Collect from the data below each line with "body".

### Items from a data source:

------------------------------

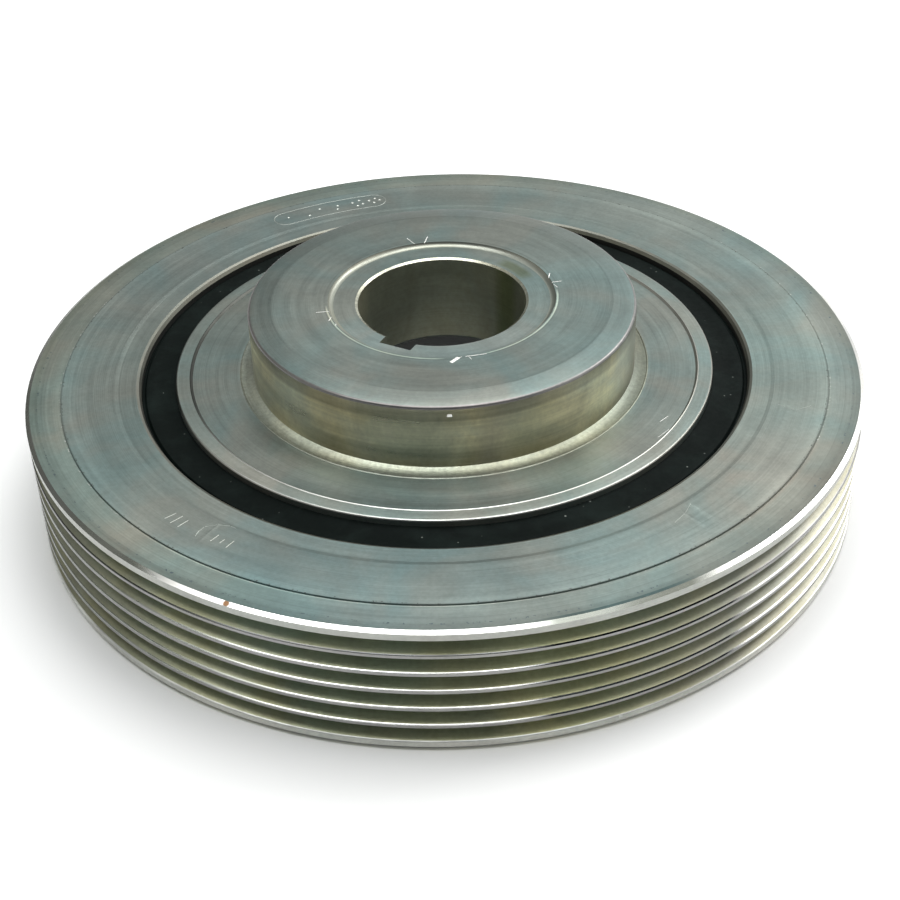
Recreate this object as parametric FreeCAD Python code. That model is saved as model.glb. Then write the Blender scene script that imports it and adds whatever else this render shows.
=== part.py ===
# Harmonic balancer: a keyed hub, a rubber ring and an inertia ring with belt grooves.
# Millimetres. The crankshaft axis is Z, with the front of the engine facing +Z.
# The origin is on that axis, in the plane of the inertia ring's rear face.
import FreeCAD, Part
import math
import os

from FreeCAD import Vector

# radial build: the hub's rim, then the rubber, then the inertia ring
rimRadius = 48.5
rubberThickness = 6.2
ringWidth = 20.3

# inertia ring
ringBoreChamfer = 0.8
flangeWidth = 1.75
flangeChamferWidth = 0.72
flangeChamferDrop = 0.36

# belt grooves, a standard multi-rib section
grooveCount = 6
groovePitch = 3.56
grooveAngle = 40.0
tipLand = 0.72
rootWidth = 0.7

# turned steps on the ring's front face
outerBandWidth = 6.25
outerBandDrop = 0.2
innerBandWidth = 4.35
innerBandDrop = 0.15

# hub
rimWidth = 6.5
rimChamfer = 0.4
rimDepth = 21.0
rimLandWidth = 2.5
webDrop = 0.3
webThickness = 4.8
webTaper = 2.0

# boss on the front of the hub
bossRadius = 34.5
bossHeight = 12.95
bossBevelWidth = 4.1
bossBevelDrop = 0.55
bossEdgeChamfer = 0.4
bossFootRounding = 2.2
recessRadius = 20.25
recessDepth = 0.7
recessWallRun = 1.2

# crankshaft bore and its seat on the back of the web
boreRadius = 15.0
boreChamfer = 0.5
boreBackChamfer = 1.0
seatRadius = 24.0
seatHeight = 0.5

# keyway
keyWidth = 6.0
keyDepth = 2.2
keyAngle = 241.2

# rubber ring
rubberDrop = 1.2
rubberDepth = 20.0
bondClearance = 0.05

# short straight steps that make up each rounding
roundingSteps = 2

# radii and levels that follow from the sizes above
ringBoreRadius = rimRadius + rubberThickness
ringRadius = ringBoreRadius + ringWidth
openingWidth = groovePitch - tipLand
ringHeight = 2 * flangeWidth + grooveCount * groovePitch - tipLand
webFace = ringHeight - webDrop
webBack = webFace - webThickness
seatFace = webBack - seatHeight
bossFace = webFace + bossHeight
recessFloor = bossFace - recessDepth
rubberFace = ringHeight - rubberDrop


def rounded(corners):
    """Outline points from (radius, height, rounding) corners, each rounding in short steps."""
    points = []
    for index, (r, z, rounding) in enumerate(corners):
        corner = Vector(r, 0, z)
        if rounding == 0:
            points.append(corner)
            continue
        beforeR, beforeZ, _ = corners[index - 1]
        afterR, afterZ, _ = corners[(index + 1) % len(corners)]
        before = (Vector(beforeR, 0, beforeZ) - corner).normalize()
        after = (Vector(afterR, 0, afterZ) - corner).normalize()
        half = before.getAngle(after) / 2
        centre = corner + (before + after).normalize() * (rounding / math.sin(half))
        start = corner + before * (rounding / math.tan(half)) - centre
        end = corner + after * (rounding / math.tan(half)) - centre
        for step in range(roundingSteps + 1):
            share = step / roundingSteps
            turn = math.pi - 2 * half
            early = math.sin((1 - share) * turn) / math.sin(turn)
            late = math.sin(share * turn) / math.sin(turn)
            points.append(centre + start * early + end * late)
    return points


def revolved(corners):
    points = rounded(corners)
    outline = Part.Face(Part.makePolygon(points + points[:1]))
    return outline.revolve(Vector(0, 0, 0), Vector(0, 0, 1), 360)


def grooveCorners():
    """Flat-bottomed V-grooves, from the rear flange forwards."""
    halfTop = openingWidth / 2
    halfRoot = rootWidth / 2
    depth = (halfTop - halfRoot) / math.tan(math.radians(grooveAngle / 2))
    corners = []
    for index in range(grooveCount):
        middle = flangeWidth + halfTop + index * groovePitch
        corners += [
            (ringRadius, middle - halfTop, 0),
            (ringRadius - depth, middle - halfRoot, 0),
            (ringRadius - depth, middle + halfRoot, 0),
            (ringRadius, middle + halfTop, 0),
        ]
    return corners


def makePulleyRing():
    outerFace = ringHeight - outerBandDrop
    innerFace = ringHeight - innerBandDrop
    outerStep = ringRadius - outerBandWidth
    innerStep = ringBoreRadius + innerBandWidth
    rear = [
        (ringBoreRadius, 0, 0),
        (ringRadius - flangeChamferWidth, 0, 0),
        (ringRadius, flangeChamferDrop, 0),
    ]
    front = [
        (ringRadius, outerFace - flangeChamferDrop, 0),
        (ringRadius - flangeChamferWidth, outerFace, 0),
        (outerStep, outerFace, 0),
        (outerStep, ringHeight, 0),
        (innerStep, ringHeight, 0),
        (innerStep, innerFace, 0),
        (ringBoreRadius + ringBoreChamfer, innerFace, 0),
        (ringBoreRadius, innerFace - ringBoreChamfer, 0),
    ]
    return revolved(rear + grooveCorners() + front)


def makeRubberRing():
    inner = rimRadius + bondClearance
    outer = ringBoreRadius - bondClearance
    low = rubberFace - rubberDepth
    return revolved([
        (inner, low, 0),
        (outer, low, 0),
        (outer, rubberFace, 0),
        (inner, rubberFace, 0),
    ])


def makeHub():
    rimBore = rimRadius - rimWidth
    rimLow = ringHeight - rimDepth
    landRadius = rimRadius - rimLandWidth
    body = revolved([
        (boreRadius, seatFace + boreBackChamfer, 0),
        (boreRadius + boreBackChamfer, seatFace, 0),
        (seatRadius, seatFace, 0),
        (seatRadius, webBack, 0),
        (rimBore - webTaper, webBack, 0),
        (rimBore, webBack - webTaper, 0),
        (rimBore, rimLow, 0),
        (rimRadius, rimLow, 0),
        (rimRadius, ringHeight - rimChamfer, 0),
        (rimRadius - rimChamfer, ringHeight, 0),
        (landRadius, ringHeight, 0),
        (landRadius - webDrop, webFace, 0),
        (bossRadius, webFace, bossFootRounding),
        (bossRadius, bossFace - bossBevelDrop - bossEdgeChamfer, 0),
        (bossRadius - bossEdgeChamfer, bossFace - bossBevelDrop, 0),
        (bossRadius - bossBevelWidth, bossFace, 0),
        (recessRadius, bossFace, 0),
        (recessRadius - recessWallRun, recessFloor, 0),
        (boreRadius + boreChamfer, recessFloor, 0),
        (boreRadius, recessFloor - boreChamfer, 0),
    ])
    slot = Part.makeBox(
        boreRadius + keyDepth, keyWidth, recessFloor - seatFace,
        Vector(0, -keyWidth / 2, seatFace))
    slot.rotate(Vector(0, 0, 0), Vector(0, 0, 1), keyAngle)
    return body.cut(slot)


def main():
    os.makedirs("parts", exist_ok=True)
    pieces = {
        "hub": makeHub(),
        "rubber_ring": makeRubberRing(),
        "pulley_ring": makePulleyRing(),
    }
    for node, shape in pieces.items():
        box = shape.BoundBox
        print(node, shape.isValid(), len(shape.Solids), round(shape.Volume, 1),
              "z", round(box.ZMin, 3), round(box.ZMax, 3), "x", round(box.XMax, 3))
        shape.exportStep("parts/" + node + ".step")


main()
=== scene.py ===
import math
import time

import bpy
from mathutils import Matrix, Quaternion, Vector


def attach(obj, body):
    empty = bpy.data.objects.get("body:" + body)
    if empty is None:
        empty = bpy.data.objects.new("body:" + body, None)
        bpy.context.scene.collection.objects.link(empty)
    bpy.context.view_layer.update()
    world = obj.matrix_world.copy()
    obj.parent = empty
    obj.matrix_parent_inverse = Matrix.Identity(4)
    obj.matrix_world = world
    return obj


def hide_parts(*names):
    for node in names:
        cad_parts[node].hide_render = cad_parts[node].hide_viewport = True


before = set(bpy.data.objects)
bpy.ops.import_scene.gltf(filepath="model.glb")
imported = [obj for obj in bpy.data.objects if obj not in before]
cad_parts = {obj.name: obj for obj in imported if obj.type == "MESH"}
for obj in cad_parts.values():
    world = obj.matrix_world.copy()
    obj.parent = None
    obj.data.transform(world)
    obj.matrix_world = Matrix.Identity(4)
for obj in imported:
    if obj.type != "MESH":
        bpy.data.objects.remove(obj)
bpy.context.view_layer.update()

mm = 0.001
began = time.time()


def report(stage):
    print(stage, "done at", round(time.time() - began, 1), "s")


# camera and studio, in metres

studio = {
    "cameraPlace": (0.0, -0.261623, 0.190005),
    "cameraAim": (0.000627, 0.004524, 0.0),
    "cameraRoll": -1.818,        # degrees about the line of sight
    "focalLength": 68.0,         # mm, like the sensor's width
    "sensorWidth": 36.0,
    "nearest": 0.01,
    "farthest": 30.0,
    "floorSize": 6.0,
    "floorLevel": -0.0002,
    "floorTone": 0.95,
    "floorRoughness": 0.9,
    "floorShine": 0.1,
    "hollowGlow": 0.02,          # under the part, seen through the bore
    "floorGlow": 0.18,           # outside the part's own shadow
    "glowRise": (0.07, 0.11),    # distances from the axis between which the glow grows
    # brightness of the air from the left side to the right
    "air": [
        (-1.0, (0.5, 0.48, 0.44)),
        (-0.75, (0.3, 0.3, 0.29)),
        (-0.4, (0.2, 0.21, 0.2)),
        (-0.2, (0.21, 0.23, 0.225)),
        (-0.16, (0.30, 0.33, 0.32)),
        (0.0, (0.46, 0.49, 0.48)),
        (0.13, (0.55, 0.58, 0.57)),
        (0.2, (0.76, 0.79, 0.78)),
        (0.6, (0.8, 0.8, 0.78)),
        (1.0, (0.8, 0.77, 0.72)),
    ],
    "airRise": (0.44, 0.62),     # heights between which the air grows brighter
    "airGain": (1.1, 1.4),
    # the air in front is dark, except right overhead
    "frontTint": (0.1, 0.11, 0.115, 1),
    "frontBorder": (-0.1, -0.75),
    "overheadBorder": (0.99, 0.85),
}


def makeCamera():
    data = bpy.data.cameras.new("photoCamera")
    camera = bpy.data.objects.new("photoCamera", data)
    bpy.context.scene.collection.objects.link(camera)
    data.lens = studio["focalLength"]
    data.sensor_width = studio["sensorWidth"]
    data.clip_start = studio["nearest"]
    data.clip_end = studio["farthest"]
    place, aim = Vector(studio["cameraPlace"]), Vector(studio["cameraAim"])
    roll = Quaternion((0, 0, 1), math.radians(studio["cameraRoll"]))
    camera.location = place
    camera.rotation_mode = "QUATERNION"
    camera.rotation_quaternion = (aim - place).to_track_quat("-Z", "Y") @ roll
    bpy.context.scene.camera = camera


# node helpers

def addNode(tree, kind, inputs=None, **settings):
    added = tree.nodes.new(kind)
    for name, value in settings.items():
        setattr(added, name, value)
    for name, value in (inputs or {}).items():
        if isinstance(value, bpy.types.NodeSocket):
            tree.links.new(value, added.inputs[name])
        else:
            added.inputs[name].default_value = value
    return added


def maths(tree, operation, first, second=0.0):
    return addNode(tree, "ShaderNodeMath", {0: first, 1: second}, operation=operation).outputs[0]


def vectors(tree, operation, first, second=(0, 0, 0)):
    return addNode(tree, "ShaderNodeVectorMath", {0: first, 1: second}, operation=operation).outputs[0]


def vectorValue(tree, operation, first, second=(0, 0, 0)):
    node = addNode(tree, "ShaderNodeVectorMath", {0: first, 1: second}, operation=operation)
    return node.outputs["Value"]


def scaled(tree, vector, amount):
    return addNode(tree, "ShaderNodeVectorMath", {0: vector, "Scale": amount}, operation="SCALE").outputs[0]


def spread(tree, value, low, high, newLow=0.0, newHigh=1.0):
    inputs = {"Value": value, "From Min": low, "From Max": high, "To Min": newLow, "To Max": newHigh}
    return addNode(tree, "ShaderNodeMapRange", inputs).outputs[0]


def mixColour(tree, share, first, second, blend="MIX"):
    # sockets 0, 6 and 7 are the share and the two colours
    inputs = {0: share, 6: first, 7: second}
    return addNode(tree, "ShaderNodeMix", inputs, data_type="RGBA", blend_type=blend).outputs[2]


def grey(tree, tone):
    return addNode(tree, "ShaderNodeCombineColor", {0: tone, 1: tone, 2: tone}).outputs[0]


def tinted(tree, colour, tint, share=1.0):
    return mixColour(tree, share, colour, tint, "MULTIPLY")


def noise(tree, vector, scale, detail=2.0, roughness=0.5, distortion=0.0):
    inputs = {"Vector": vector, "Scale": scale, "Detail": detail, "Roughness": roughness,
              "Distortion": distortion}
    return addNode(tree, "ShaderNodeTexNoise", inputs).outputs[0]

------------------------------

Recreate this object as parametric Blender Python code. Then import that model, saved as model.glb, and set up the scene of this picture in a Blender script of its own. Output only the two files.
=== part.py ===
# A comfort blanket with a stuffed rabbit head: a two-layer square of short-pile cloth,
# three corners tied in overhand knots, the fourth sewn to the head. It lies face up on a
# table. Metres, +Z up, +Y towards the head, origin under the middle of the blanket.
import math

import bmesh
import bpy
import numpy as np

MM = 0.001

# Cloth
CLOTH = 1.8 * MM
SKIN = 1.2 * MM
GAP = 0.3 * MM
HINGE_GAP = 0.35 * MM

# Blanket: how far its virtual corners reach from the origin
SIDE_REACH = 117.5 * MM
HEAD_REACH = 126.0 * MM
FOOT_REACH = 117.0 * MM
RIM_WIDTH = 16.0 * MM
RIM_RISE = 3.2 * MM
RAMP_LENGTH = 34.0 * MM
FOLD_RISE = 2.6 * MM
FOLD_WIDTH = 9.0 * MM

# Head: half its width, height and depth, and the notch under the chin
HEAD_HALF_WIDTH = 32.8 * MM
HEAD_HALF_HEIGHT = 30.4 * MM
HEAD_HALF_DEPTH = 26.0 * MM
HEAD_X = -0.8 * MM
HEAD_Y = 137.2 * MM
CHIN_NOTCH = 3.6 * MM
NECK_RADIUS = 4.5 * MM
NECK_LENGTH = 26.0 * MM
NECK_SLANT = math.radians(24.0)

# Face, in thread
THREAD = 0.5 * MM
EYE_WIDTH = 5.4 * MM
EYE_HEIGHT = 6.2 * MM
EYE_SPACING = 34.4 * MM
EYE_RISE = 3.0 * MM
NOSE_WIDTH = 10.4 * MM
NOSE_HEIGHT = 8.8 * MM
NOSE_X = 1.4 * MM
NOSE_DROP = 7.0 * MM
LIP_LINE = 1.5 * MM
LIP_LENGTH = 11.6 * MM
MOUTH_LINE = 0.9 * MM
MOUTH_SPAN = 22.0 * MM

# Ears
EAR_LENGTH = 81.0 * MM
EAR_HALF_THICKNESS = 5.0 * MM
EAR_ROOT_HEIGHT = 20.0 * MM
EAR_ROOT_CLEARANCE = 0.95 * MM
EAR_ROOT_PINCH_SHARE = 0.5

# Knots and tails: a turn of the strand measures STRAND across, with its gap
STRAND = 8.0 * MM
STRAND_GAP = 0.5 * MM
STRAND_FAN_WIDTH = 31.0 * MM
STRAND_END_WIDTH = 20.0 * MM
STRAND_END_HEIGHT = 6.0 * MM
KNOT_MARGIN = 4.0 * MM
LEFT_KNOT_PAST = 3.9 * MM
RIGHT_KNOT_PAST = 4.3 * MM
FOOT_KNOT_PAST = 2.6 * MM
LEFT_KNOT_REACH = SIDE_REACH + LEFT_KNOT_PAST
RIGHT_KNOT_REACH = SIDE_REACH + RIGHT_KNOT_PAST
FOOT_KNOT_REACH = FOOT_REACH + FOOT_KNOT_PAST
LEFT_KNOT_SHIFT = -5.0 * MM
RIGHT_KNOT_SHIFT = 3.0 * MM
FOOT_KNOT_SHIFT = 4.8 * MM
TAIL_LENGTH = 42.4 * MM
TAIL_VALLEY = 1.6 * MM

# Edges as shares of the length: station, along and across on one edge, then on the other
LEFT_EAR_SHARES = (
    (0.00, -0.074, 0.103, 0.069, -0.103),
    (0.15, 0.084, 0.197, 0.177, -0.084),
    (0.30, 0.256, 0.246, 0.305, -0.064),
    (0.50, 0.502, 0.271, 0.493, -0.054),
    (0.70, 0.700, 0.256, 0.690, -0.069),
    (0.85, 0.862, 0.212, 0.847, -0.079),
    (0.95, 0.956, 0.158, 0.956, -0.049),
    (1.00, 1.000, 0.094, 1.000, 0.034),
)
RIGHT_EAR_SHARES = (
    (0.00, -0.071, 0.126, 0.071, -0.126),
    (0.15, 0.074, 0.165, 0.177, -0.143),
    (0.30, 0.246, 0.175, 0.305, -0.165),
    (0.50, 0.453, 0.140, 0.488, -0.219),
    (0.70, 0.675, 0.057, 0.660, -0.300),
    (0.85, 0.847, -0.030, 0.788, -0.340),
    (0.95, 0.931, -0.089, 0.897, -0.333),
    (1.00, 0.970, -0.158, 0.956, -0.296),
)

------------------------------

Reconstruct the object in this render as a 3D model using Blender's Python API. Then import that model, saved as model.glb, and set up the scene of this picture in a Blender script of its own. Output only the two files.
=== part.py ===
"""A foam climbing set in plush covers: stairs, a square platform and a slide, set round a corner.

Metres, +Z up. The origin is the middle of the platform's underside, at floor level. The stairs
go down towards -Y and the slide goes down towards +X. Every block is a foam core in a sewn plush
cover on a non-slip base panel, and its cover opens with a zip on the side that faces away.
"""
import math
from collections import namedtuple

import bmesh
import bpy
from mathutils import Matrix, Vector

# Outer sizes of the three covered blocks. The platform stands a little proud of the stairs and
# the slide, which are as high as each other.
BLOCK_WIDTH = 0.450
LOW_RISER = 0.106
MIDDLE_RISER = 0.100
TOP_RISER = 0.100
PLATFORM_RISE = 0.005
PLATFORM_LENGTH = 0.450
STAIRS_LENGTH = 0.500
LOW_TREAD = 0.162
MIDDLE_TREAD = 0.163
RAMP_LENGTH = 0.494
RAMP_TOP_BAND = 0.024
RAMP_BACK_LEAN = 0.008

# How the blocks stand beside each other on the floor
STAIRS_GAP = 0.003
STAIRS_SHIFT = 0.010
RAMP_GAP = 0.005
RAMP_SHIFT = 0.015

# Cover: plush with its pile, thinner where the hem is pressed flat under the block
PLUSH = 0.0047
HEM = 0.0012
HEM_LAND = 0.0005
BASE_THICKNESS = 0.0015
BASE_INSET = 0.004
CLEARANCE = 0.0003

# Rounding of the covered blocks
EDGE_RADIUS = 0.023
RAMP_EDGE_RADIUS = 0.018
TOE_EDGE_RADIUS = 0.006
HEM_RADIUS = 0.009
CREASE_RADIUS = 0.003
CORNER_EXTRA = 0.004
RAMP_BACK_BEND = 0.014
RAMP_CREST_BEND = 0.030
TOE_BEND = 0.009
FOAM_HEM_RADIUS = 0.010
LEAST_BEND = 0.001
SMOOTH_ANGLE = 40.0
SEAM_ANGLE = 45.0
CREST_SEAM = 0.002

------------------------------

### Result of this exercise:
    body = revolved([
    return body.cut(slot)
def attach(obj, body):
    empty = bpy.data.objects.get("body:" + body)
        empty = bpy.data.objects.new("body:" + body, None)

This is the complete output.